Tabella del Trust Barometer 2020 di Edelman

La condizione psicologica di base può non differire in modo così esponenziale sulla base del pubblico da raggiungere: non è pensabile che i ‘ricchi’ abbiano meno paura dei ‘poveri’ o che la comunicazione B2B possa tornare a canoni più tradizionali rispetto a quella B2C.

Di nuovo: il vantaggio competitivo lo avrà chi meglio saprà intepretare lo spirito del tempo, coniugando le necessità del momento con le aspettative per il futuro e, quindi, le parole giuste al momento giusto.

Ciò non comporta una moratoria assoluta della comunicazione commerciale in questo momento. Non si tratta infatti evidentemente di tacere, ma di mostrare di sé quella parte che oggi può meglio coniugare necessità e aspettative.

Pensiamo ad esempio a un ristorante, a un negozio di abbigliamento, a una struttura ricettiva, a un salone da barba. Non è ancora il momento di dire “venite qui”, né questo momento è effettivamente controllabile dal mittente della comunicazione, ma un “ci stiamo preparando nel migliore dei modi”.

Oggi potrebbe essere il momento giusto per raccontare cosa potrebbe accadere durante la prima cena fuori, o il primo taglio di capelli, o il primo tuffo, rassicurando i consumatori sulla possibilità di usufruire di spazi insieme accoglienti e sicuri, che possono garantire il giusto distanziamento sociale senza negare nulla dell’esperienza, o per illustrare i criteri di sanificazione adoperati per rendere serenamente usufruibili gli ambienti.

Potrebbe essere anche il momento giusto per raccogliere anagrafiche di persone potenzialmente interessate, in un futuro meno incerto, a usufruire dei prodotti o dei servizi di chi comunica.

L’accesso ai siti ‘commerciali’ negli Stati Uniti è cresciuto del 13% dall’inizio dell’emergenza; l’utilizzo di sistemi di chat è cresciuto del 5%; le aziende hanno inviato il 27% in più di mail, ottenendo il 21% di lettori in più ma anche il 27% di risposte in meno (dati Hubspot).

Questi dati parrebbero indicare una strada: oggi buona parte dei consumatori non è ancora pronta a comprare, ma è certamente desiderosa di conoscere.
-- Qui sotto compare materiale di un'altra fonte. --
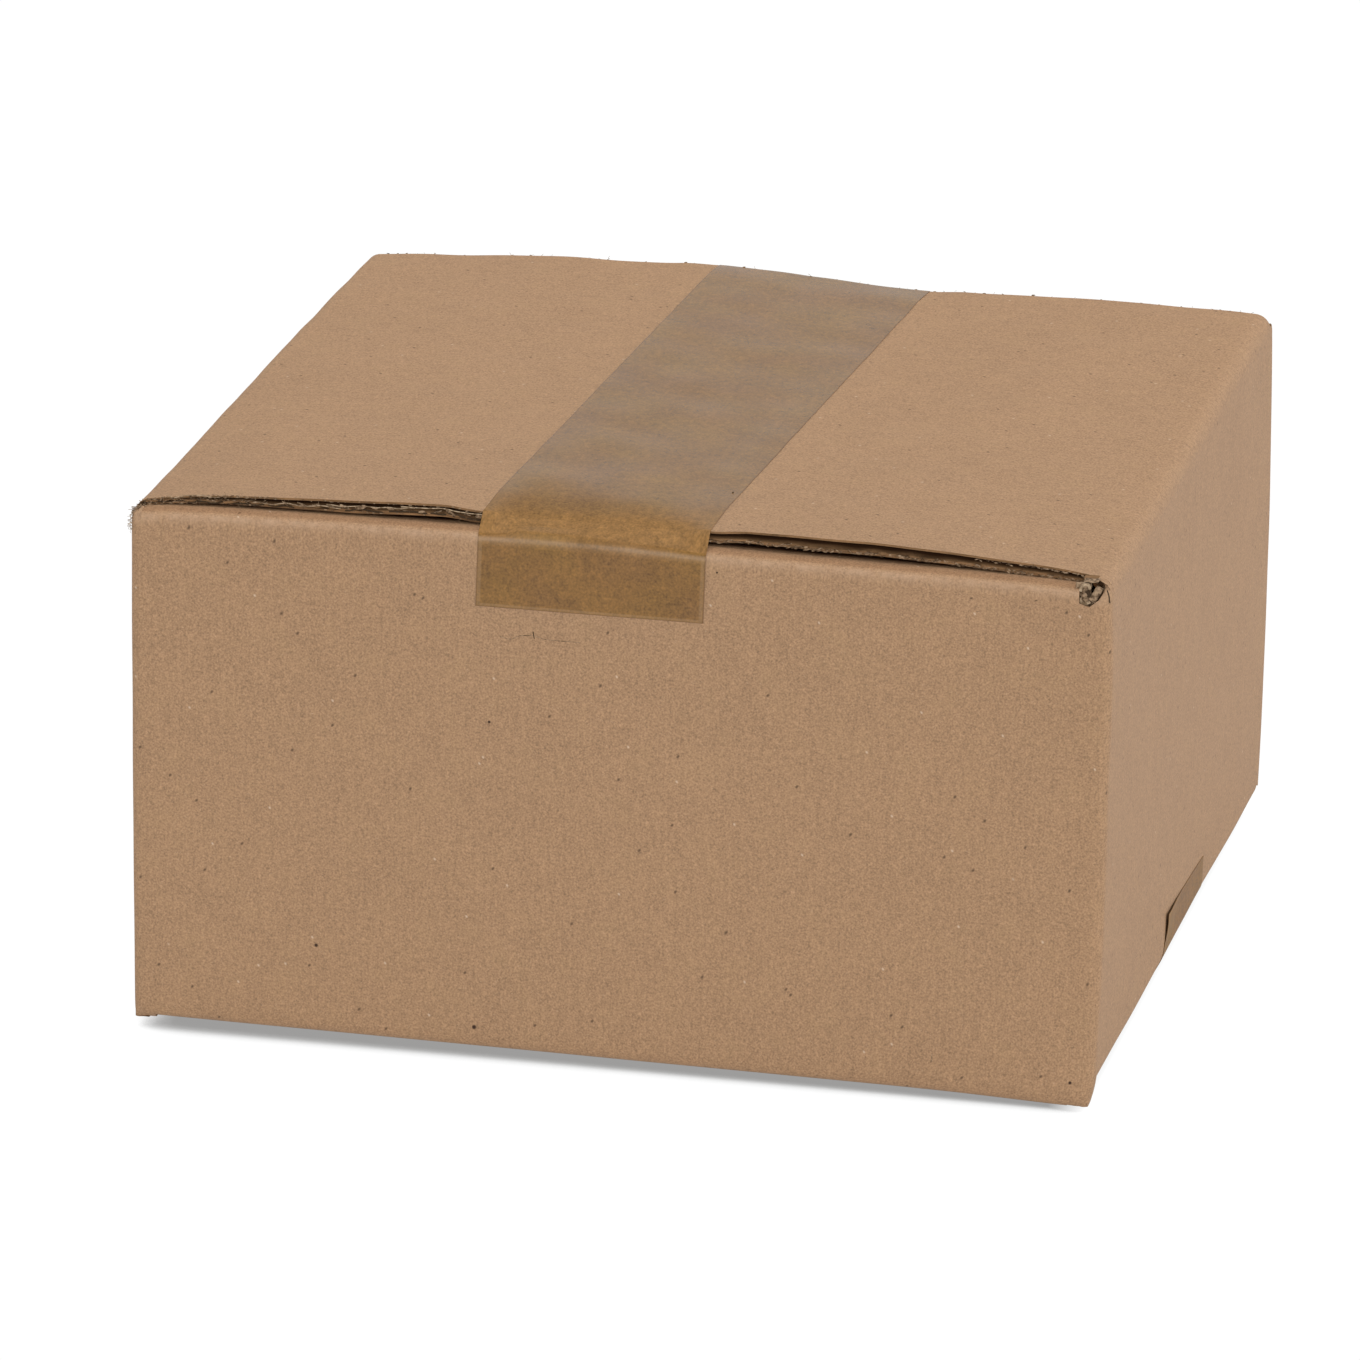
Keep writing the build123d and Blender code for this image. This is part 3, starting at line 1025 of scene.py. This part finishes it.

Fra qualche tempo, a percorso avviato, a target intercettato, ci sarà un momento nel quale, se già non sarà avvenuto naturalmente, sarà possibile tornare alle call to action classiche, nei tempi e nei modi giusti e con prudenza e progressività, ma con il vantaggio di aver conosciuto meglio, e di essersi fatti conoscere meglio, nel proprio mercato di riferimento.